Verklaring van kapitein C.D. Kamerlingh
HOOFDKWARTIER VAN DE GENERALE STAF COMMISSIE VAN ONDERZOEK -------------------- |
P R O C E S - V E R B A A L
Op heden de 9e Februari 1948 verscheen voor onze Commissie C.D. Kamerlingh, geboren 14 December 1893, wonende Duchattelstraat 10 te 's-Gravenhage, in 1940 Kapitein, Chef van de Staf van Brigade B., die ons het volgende verklaarde:
"Op 12 Mei 1940 zijn een aantal troepen van Brigade B. ter beschikking gesteld van Commandant IVe Divisie. Ik heb de Brigadecommandant vergezeld naar de commandopost van Commandant IVe Divisie, teneinde verband op te nemen en inlichtingen te verstrekken. De Divisiecommandant en zijn Chef van de Staf waren kennelijk zeer vermoeid en de stemming was niet opgewekt. Er waren bevelen gegeven, dat een tegenaanval zou plaats hebben van West naar Oost over de spoorbaan, hetgeen de Kolonel in verband met de diep ingesneden spoorbaan en de daar aanwezige hindernissen onmogelijk achtte. Er is nogal wat gepraat over het besluit. Tijdens dat gesprek is de Kapitein Fiévez binnengekomen, die na enige tijd de Chef van de Staf heeft vervangen. De bevelvoering had verder op de normale manier plaats, waarbij de Chef van de Staf, op dat ogenblik de Kapitein Fiévez, de bevelen redigeerde en het Stafwerk deed. Ik kan niet zeggen, dat de Kolonel de leiding uit handen heeft gegeven, wel was mijn indruk, dat de Kolonel te vermoeid was, om veel stuwkracht uit te oefenen.
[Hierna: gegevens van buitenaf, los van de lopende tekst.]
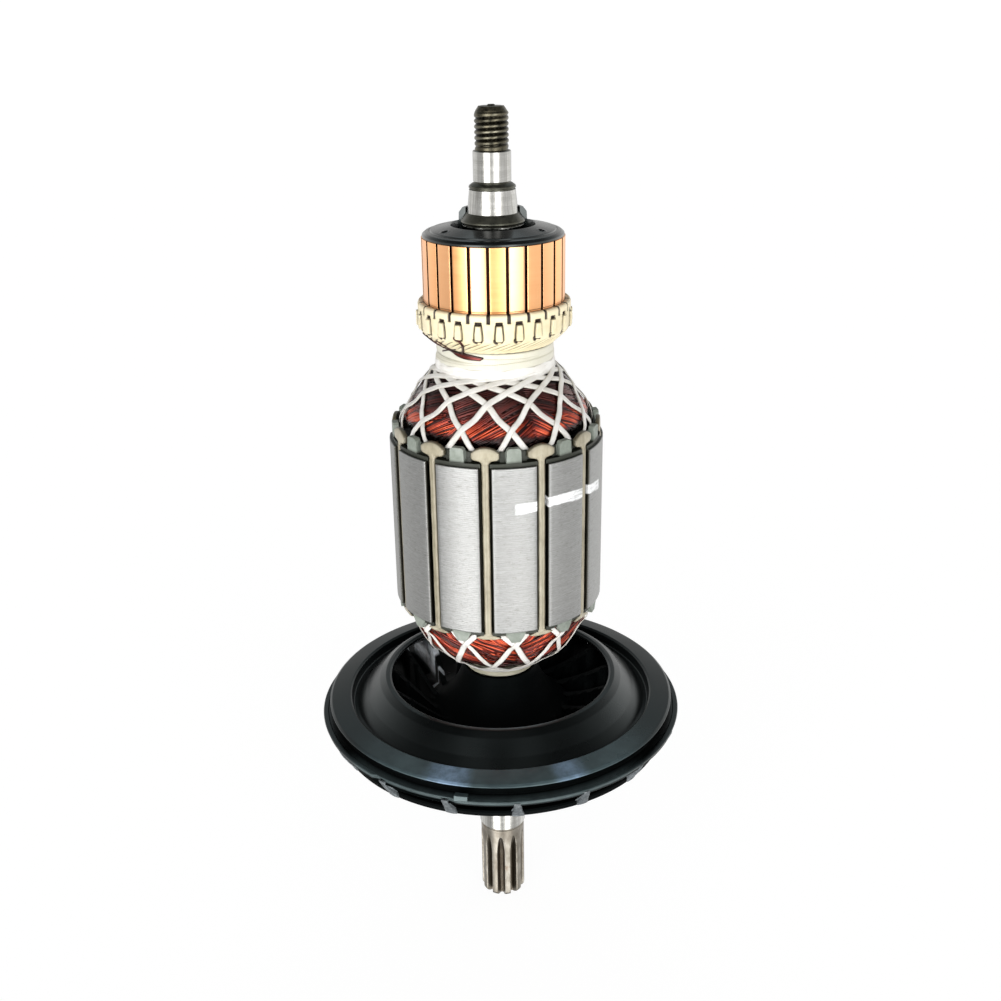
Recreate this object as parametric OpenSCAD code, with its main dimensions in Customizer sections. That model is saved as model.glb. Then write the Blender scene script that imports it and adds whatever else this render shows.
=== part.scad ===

Op 13 Mei bevonden wij ons in de namiddag te Amerongen, toen de Commandant van het Detachement Politietroepen binnenkwam met de mededeling, dat alles op de vlucht was. De Kolonel en ik hebben toen [met] beschikbare Politietroepen en anderen bij de Oostrand van Amerongen alle terugvloeiende troepen doen ophouden. Wij hebben daarna de Kolonel Van Loon getroffen, naar ik meen tussen Elst en Amerongen, die zeer down was en mededeelde, dat er niets meer aan te doen was en dat hij met zijn officieren bezig was weerstanden te organiseren bij Elst.
Tussen Elst en Amerongen hebben we toen de mededeling ontvangen, dat moest worden teruggetrokken op de Vesting Holland. De bevelen, die voor ons telefonisch naar Amerongen waren gegeven, hielden in, dat Commandant IVe Divisie de bevelen zou geven voor de onderdelen van Brigade B., die hem ter beschikking waren gesteld.
De toestand op de weg tussen Elst en Amerongen was chaotisch. De troepen waren volkomen gedemoraliseerd en luisterden niet naar de bevelen. Velen hadden niets meer bij zich dan een veldfles. Men kon het niet anders noemen als een vlucht."
Voorgelezen, volhard en getekend,
(get.) C.D. Kamerlingh,
Kolonel,
Directeur K.troepen.
De Commissie van Onderzoek,
(get.) V.E. Nierstrasz,
Generaal Majoor tit. b.d.
(get.) F.A.J. de Klerck,
Luitenant Kolonel der Artillerie b.d.